In the end, Richardson made a difficult choice. He prioritized national stability over a full measure of justice. On October 10, 1973, Spiro Agnew appeared in a Baltimore courtroom, pleaded "no contest" to a single charge of tax evasion, and resigned from the vice presidency. He avoided prison, but the prosecutors insisted on submitting a forty-page document detailing his extensive crimes, ensuring the truth would not be buried with the plea deal. It was a pragmatic solution to a national emergency, but one that left a bitter taste for those who believed no one should be above the law.
Conclusion
Narrator: The single most important takeaway from Bag Man is that the downfall of Spiro Agnew was not merely a bizarre historical footnote to Watergate. It was a foundational event that left behind two profoundly damaging legacies. The first was Agnew's political playbook for attacking the rule of law, a strategy of institutional arson that has been copied by subsequent politicians. The second was an obscure legal memo, written to justify indicting Agnew while protecting Nixon, that established the official Justice Department policy that a sitting president cannot be criminally charged. This policy, born from the Agnew crisis, has shielded presidents from accountability ever since.

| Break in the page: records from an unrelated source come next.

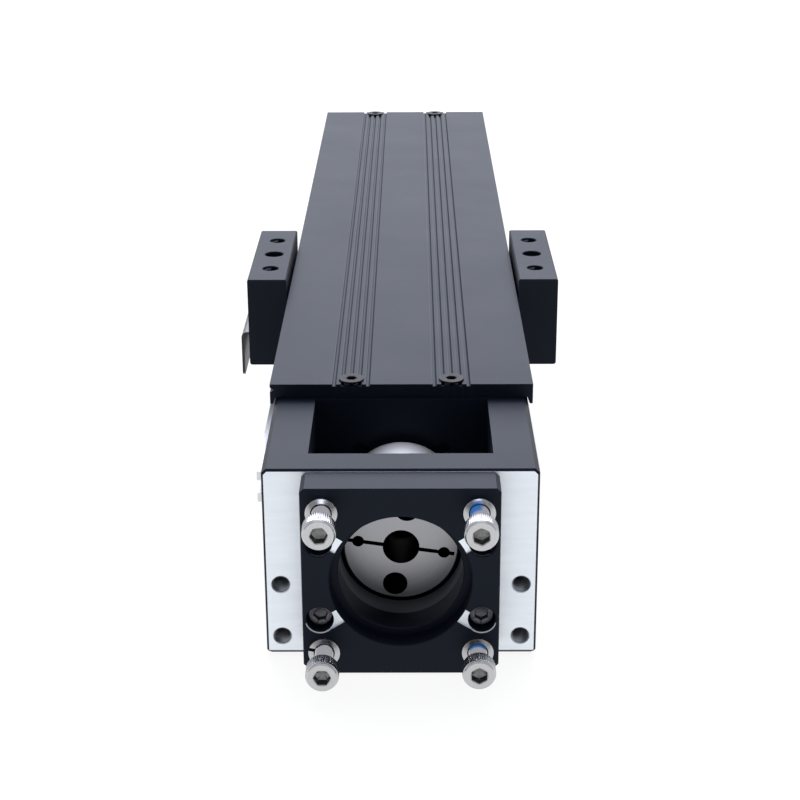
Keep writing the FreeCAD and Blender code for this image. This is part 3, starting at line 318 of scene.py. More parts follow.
# %% Bare zones
BARE_PALE = (0.87, 0.91, 0.96)
BARE_DARK = (0.78, 0.82, 0.87)
HOUSING_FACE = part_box("motor_side_housing")[0].y
PLATE_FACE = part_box("motor_adapter_plate")[0].y
AXIS_Z = frame["joints"][1]["pos_m"][2]
SKIN = 0.02 * MM
WALL_BORE, WALL_FROM, WALL_TO = 13.4 * MM, HOUSING_FACE + 2.7 * MM, HOUSING_FACE + 8.6 * MM
TAP_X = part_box("motor_side_housing")[1].x - 3.5 * MM
TAP_ROWS = (4.6 * MM, 17.1 * MM)
TAP_ZONE, TAP_END = 2.1 * MM, HOUSING_FACE + 9.6 * MM
NOTCH_FROM, NOTCH_TO = 15.2 * MM, 19.8 * MM
FLOOR_FROM, FLOOR_TO = PLATE_FACE + 0.3 * MM, PLATE_FACE + 0.5 * MM
EDGE_FROM, EDGE_TO = PLATE_FACE + 0.01 * MM, PLATE_FACE + 0.24 * MM
POCKET_OUT, POCKET_ANGLE = 19.25 * MM, math.radians(27.6)
POCKET_X, POCKET_Z = POCKET_OUT * math.cos(POCKET_ANGLE), POCKET_OUT * math.sin(POCKET_ANGLE)
POCKET_ZONE, POCKET_DROP = 3.25 * MM, -0.8 * MM


def part_bare(name, bare):
    """Black anodising with zones that were machined bare after it; bare gives their mask."""
    finish = anodised(name)
    mask = bare(finish)
    strokes = finish.noise(900, detail=3, stretch=(0.12, 1, 1))
    black, satin = finish.now("Base Color"), finish.now("Roughness")
    bright = finish.mix(strokes, BARE_PALE, BARE_DARK)
    finish.set(Base_Color=finish.mix(mask, black, bright), Metallic=mask)
    finish.set(Roughness=satin * (1 - mask) + (0.42 + strokes * 0.1) * mask)
    return finish


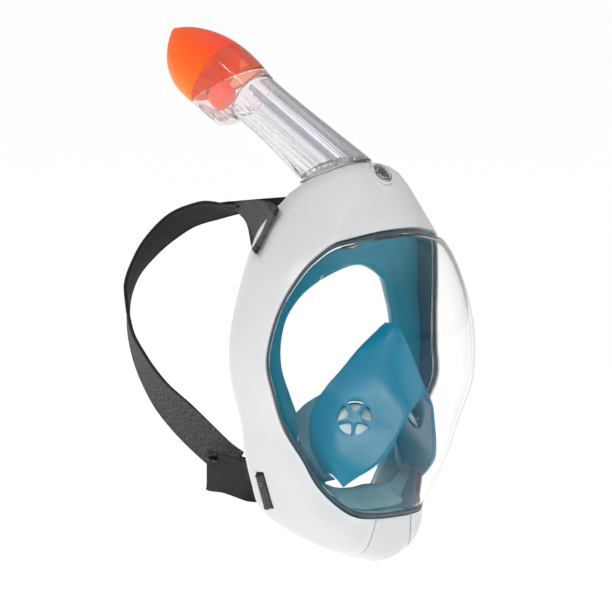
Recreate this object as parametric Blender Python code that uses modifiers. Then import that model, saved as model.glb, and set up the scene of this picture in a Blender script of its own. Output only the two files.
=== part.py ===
import math

import bmesh
import bpy
import numpy as np
from mathutils import Matrix, Vector
from mathutils.bvhtree import BVHTree

# Full face snorkel mask. X is across the face, the visor looks along -Y, Z is up.
# The origin is the middle of the face opening. Lengths below are millimetres.
MM = 0.001
GAP = 0.35
CHIN_SEAM = 1.1

FRAME_WALL = 3.0
LENS_WALL = 2.2
SKIRT_WALL = 2.2
CUP_WALL = 1.8

SOCKET_POINT = (0, -7, 131)       # where the tube axis passes through the hood
TUBE_TILT = 31.5                  # degrees above the horizontal, pointing backwards
SPIGOT = (17.0, 13.5, 2.0)        # half width, half depth, offset of the plugged-in end
TUBE_BASE = (20.5, 18.2, -1.2)
TUBE_MIDDLE = (18.5, 17.0, -1.4)
TUBE_TOP = (17.2, 16.2, -1.6)
TUBE_WALL = 2.0
SPIGOT_END = -33.0
TUBE_END = 84.0
HEAD_WALL = 1.8
CAP_SPLIT = (102.0, 0.63)         # the cap meets the cage on z = 102 + 0.63 y

BUTTON_Y = -45.5
BUTTON_RADIUS = 7.0

VALVE_CENTRE = (30, -47, -24)
VALVE_NORMAL = (0.7, -0.5, 0.5)
VALVE_RADIUS = 9.7

STRAP_WIDTH = 25.0
NAPE_WIDTH = 22.6
WEDGE_WIDTH = 25.0
STRAP_THICKNESS = 2.4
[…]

Ultimately, Bag Man is a chilling reminder of how fragile democratic institutions are. It reveals that their integrity often depends on the courage of a few individuals who, in the face of immense pressure, simply choose to do their jobs. The story of the Baltimore prosecutors is a tribute to public service, but it leaves us with a haunting question: What happens when the playbook for undermining justice becomes too effective for even the most courageous individuals to overcome?